What you should do ::
Only the lines from the one containing "The OpenSCAD and" down to the one containing "SEAMS_RIGHT = (0.89, -0.34, -1.57, DECK_REAR)", inclusive, are to be quoted exactly.

Provided records ::
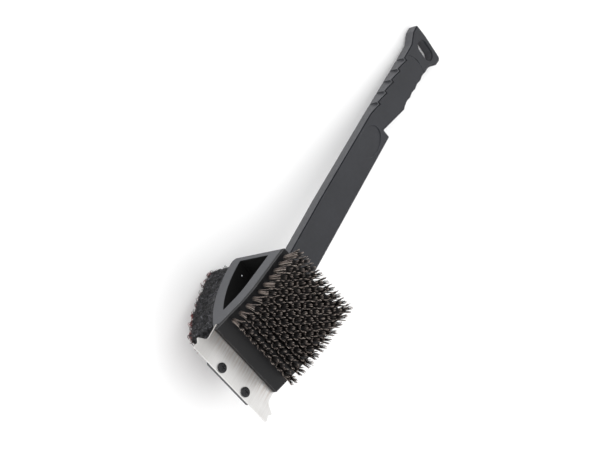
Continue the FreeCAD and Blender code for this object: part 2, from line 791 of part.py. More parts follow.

---

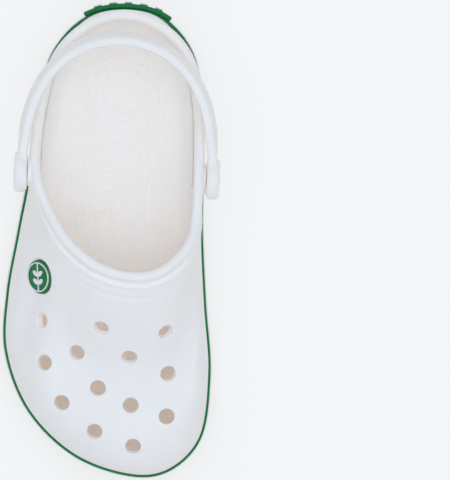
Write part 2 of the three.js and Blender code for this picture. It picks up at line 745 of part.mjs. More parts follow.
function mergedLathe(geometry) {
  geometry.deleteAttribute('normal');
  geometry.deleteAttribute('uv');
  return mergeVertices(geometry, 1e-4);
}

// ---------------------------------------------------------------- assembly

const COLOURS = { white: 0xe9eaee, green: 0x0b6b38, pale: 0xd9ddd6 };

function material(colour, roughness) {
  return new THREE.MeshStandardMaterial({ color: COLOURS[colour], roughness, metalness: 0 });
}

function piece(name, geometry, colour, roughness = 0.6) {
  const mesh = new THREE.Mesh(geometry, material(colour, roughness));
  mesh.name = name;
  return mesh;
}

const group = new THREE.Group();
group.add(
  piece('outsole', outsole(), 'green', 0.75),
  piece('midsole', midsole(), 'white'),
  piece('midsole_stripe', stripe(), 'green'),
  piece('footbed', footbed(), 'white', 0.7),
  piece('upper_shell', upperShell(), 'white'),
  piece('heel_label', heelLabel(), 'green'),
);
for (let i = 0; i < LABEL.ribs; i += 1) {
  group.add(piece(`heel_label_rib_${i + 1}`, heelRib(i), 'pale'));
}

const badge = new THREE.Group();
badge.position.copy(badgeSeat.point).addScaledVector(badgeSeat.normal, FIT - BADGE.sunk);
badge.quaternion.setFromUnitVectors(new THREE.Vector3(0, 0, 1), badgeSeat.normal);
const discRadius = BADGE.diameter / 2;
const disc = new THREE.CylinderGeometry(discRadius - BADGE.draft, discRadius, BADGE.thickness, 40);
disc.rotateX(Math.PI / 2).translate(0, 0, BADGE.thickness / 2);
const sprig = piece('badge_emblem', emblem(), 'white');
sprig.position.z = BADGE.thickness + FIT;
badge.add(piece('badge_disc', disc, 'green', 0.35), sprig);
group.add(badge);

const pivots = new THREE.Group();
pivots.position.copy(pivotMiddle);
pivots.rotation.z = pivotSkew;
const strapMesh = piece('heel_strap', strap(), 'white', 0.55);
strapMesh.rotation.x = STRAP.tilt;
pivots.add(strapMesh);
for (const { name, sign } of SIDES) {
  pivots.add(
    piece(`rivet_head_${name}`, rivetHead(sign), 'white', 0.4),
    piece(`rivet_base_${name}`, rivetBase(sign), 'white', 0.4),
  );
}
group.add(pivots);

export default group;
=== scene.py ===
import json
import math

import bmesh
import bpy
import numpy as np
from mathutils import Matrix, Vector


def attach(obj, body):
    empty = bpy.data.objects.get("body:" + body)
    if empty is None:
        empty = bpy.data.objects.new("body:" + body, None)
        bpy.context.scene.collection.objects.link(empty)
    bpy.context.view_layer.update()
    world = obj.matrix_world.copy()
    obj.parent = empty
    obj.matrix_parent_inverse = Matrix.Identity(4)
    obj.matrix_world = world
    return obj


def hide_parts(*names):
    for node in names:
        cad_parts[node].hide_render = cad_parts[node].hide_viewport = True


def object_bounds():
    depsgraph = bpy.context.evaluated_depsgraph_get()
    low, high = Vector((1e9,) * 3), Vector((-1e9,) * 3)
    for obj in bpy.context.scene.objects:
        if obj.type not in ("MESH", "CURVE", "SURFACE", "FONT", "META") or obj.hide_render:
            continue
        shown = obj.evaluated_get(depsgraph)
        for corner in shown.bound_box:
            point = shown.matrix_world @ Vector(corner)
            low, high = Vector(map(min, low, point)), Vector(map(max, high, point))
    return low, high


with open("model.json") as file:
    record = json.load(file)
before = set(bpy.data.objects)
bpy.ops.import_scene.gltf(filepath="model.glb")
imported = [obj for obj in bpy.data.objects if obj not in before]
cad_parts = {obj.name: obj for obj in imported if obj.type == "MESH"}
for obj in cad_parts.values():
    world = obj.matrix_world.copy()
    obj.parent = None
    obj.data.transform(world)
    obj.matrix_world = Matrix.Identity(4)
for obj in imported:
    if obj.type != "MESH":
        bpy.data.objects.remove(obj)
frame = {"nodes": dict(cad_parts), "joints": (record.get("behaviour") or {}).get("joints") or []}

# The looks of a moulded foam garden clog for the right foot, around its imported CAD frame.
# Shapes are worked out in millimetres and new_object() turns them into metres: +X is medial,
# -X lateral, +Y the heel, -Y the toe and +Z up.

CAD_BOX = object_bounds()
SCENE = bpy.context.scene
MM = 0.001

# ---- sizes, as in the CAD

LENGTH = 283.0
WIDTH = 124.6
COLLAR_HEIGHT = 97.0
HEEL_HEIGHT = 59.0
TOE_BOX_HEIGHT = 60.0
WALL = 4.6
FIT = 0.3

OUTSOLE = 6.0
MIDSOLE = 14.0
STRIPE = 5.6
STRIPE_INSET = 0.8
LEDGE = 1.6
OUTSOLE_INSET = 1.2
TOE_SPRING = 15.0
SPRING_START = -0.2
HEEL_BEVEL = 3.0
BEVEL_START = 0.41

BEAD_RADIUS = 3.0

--

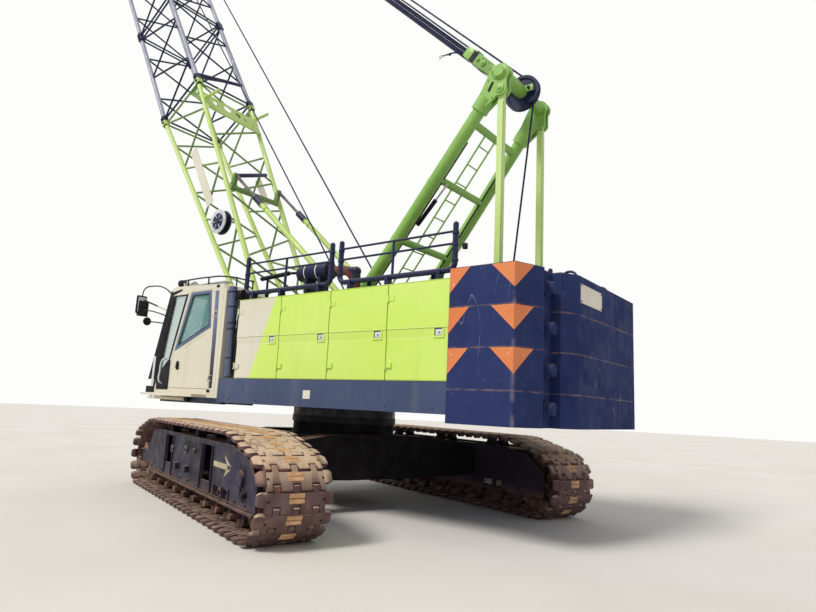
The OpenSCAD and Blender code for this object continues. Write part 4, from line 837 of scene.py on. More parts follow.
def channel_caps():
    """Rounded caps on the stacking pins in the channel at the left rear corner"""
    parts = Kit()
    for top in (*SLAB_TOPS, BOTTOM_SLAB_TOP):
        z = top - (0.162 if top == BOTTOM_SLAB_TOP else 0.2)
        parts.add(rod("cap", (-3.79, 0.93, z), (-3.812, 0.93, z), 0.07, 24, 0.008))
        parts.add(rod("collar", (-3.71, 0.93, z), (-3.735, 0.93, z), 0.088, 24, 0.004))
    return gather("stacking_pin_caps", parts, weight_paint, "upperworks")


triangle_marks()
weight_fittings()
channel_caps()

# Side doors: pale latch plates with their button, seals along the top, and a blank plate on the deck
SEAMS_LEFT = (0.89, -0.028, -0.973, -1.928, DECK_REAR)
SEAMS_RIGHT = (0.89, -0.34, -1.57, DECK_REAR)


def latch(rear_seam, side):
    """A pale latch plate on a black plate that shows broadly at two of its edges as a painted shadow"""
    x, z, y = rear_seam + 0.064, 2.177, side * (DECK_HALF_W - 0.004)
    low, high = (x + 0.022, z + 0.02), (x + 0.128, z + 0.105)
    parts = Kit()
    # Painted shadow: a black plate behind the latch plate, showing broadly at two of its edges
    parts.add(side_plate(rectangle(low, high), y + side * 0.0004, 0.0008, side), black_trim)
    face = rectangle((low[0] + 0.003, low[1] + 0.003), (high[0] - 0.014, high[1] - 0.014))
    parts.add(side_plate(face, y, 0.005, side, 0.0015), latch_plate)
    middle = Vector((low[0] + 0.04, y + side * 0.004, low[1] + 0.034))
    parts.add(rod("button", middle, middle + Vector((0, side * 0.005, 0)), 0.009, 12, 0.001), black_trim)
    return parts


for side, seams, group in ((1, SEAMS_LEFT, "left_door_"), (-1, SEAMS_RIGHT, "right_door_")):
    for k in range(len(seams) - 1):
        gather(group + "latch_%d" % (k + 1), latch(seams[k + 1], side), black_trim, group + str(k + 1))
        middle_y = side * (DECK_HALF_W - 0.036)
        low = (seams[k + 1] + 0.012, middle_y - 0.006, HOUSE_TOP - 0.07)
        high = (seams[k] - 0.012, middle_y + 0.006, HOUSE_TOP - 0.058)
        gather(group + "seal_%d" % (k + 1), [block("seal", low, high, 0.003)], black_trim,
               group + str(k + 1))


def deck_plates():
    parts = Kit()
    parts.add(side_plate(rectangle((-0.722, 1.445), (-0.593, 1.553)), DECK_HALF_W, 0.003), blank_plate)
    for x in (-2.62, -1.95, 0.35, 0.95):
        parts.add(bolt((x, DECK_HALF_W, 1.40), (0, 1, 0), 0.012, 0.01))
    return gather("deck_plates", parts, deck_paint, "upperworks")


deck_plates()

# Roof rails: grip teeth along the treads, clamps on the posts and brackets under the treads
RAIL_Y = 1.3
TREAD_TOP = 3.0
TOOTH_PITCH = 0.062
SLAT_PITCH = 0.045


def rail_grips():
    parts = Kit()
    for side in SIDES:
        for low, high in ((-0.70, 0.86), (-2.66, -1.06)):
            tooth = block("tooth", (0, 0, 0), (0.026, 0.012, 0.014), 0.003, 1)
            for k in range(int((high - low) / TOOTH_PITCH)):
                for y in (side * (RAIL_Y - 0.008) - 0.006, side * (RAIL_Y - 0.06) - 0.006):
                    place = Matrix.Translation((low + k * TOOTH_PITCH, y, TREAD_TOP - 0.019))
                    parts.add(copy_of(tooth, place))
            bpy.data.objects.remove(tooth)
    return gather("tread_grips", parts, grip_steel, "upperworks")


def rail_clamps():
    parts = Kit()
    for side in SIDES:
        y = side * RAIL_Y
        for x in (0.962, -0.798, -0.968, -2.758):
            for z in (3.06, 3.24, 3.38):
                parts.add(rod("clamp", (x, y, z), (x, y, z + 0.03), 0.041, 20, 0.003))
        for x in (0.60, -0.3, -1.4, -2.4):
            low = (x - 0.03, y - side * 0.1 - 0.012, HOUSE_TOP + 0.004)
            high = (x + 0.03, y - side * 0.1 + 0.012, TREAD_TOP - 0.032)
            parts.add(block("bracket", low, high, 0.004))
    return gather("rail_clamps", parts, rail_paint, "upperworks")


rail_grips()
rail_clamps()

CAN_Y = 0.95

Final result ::
The OpenSCAD and Blender code for this object continues. Write part 4, from line 837 of scene.py on. More parts follow.
def channel_caps():
    """Rounded caps on the stacking pins in the channel at the left rear corner"""
    parts = Kit()
    for top in (*SLAB_TOPS, BOTTOM_SLAB_TOP):
        z = top - (0.162 if top == BOTTOM_SLAB_TOP else 0.2)
        parts.add(rod("cap", (-3.79, 0.93, z), (-3.812, 0.93, z), 0.07, 24, 0.008))
        parts.add(rod("collar", (-3.71, 0.93, z), (-3.735, 0.93, z), 0.088, 24, 0.004))
    return gather("stacking_pin_caps", parts, weight_paint, "upperworks")


triangle_marks()
weight_fittings()
channel_caps()

# Side doors: pale latch plates with their button, seals along the top, and a blank plate on the deck
SEAMS_LEFT = (0.89, -0.028, -0.973, -1.928, DECK_REAR)
SEAMS_RIGHT = (0.89, -0.34, -1.57, DECK_REAR)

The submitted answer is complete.